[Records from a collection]
-------

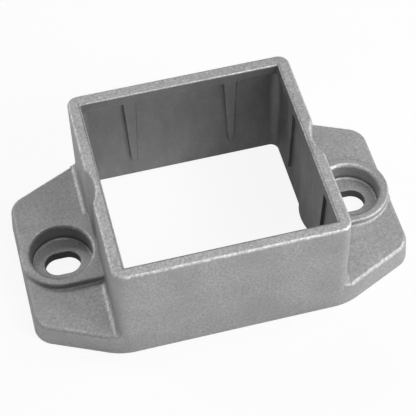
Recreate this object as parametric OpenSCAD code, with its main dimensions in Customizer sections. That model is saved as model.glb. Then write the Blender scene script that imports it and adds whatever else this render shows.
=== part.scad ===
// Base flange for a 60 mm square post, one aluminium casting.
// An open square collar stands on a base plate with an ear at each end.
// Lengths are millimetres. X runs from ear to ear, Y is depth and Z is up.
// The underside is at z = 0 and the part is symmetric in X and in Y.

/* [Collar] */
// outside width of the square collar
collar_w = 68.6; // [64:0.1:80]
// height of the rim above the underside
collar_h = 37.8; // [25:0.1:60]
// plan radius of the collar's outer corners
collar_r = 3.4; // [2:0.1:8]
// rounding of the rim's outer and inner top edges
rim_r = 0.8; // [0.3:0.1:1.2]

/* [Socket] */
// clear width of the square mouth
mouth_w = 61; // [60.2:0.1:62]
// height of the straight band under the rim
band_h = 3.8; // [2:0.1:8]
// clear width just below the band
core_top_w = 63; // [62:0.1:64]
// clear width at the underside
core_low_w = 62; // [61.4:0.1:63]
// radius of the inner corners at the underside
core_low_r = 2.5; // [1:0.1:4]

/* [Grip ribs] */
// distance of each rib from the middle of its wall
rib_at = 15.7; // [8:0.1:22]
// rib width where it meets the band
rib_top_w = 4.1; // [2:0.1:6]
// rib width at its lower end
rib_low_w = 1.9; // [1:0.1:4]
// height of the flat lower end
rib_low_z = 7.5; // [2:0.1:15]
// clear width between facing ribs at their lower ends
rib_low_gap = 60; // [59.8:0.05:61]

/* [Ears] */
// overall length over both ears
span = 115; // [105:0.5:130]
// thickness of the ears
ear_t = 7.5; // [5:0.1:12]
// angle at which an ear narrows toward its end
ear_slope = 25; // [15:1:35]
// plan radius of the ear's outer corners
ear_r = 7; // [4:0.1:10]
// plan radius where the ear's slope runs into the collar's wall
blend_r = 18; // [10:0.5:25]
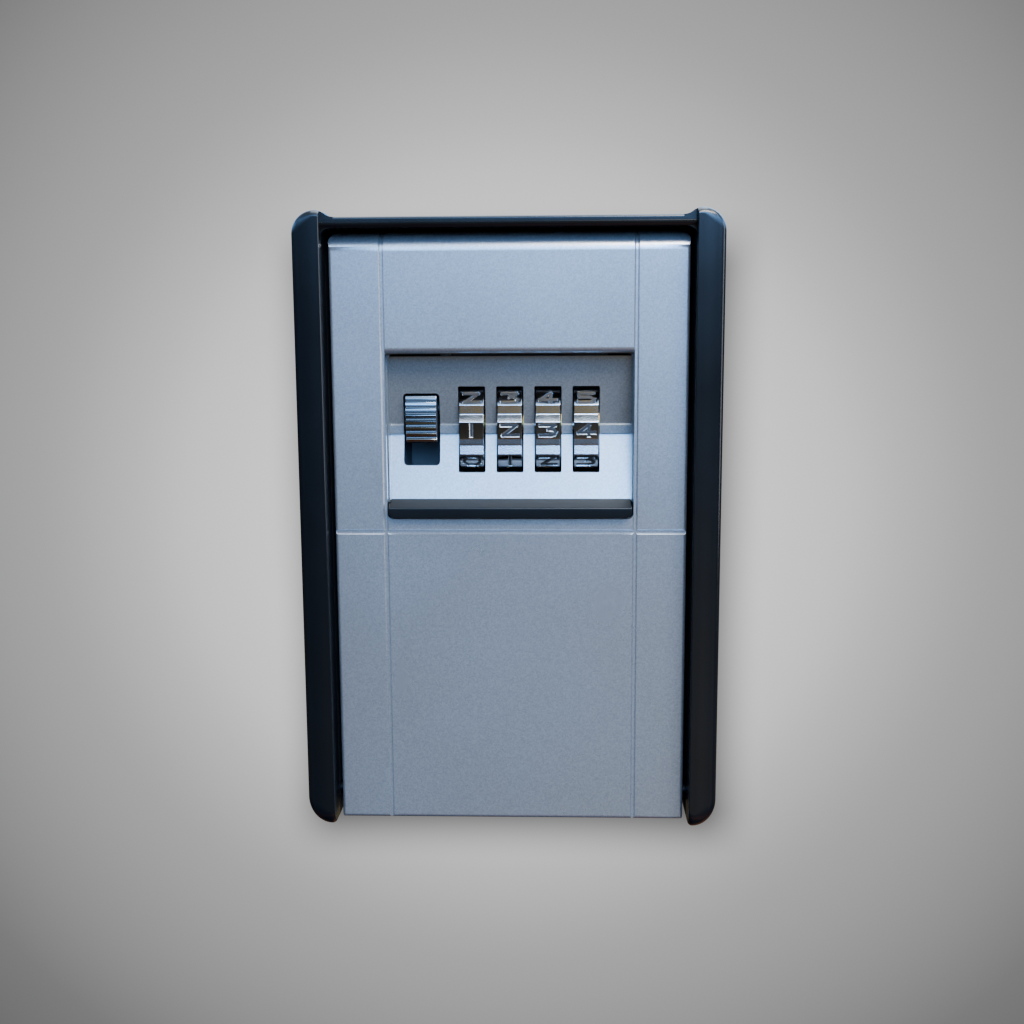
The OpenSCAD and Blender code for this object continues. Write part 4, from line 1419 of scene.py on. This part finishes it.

-------

### [THE TASK]
Go through the entries and repeat each one exactly.

### [RESULT OF THIS TASK]
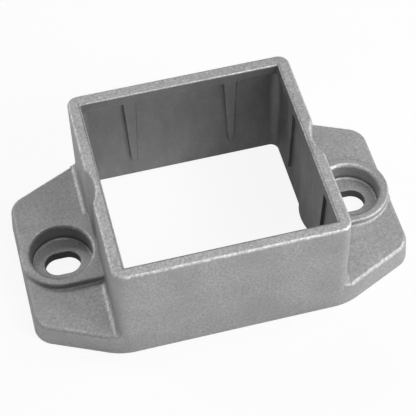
Recreate this object as parametric OpenSCAD code, with its main dimensions in Customizer sections. That model is saved as model.glb. Then write the Blender scene script that imports it and adds whatever else this render shows.
=== part.scad ===
// Base flange for a 60 mm square post, one aluminium casting.
// An open square collar stands on a base plate with an ear at each end.
// Lengths are millimetres. X runs from ear to ear, Y is depth and Z is up.
// The underside is at z = 0 and the part is symmetric in X and in Y.

/* [Collar] */
// outside width of the square collar
collar_w = 68.6; // [64:0.1:80]
// height of the rim above the underside
collar_h = 37.8; // [25:0.1:60]
// plan radius of the collar's outer corners
collar_r = 3.4; // [2:0.1:8]
// rounding of the rim's outer and inner top edges
rim_r = 0.8; // [0.3:0.1:1.2]

/* [Socket] */
// clear width of the square mouth
mouth_w = 61; // [60.2:0.1:62]
// height of the straight band under the rim
band_h = 3.8; // [2:0.1:8]
// clear width just below the band
core_top_w = 63; // [62:0.1:64]
// clear width at the underside
core_low_w = 62; // [61.4:0.1:63]
// radius of the inner corners at the underside
core_low_r = 2.5; // [1:0.1:4]

/* [Grip ribs] */
// distance of each rib from the middle of its wall
rib_at = 15.7; // [8:0.1:22]
// rib width where it meets the band
rib_top_w = 4.1; // [2:0.1:6]
// rib width at its lower end
rib_low_w = 1.9; // [1:0.1:4]
// height of the flat lower end
rib_low_z = 7.5; // [2:0.1:15]
// clear width between facing ribs at their lower ends
rib_low_gap = 60; // [59.8:0.05:61]

/* [Ears] */
// overall length over both ears
span = 115; // [105:0.5:130]
// thickness of the ears
ear_t = 7.5; // [5:0.1:12]
// angle at which an ear narrows toward its end
ear_slope = 25; // [15:1:35]
// plan radius of the ear's outer corners
ear_r = 7; // [4:0.1:10]
// plan radius where the ear's slope runs into the collar's wall
blend_r = 18; // [10:0.5:25]
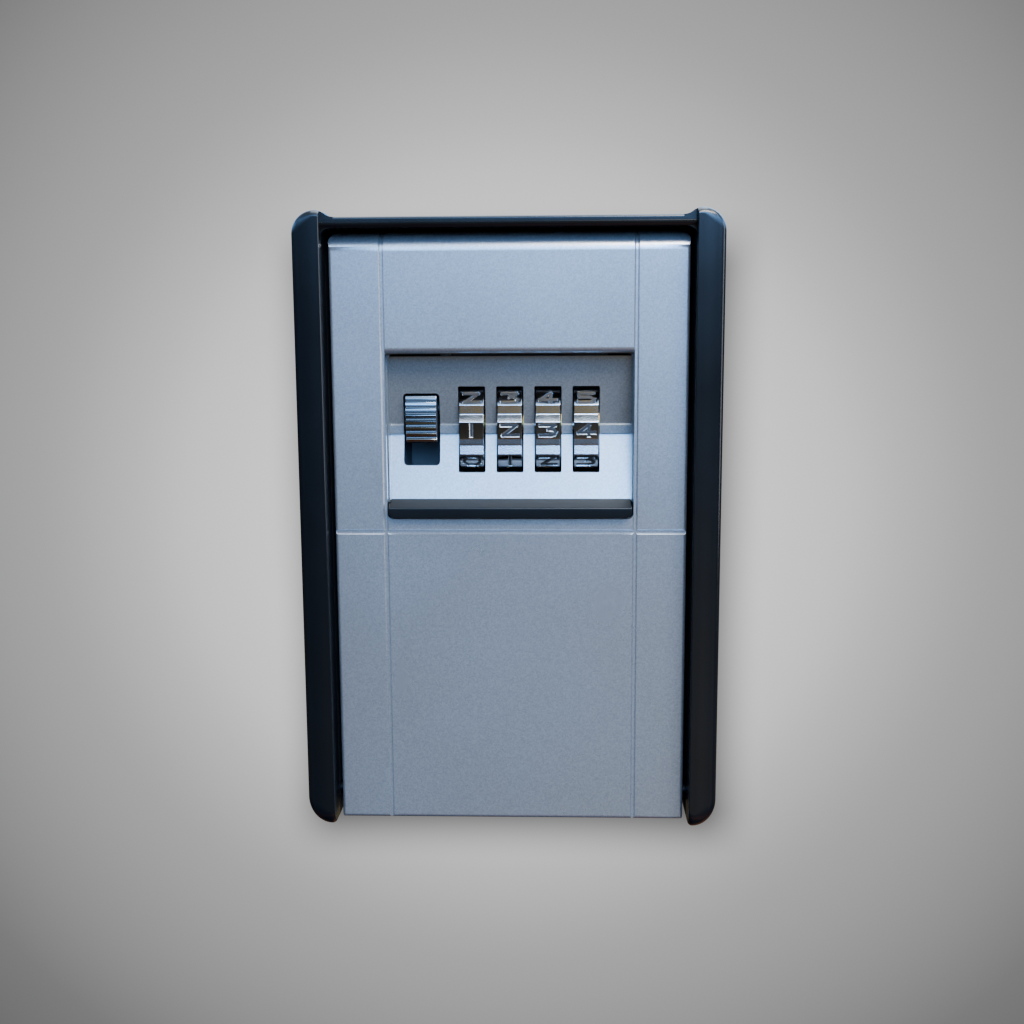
The OpenSCAD and Blender code for this object continues. Write part 4, from line 1419 of scene.py on. This part finishes it.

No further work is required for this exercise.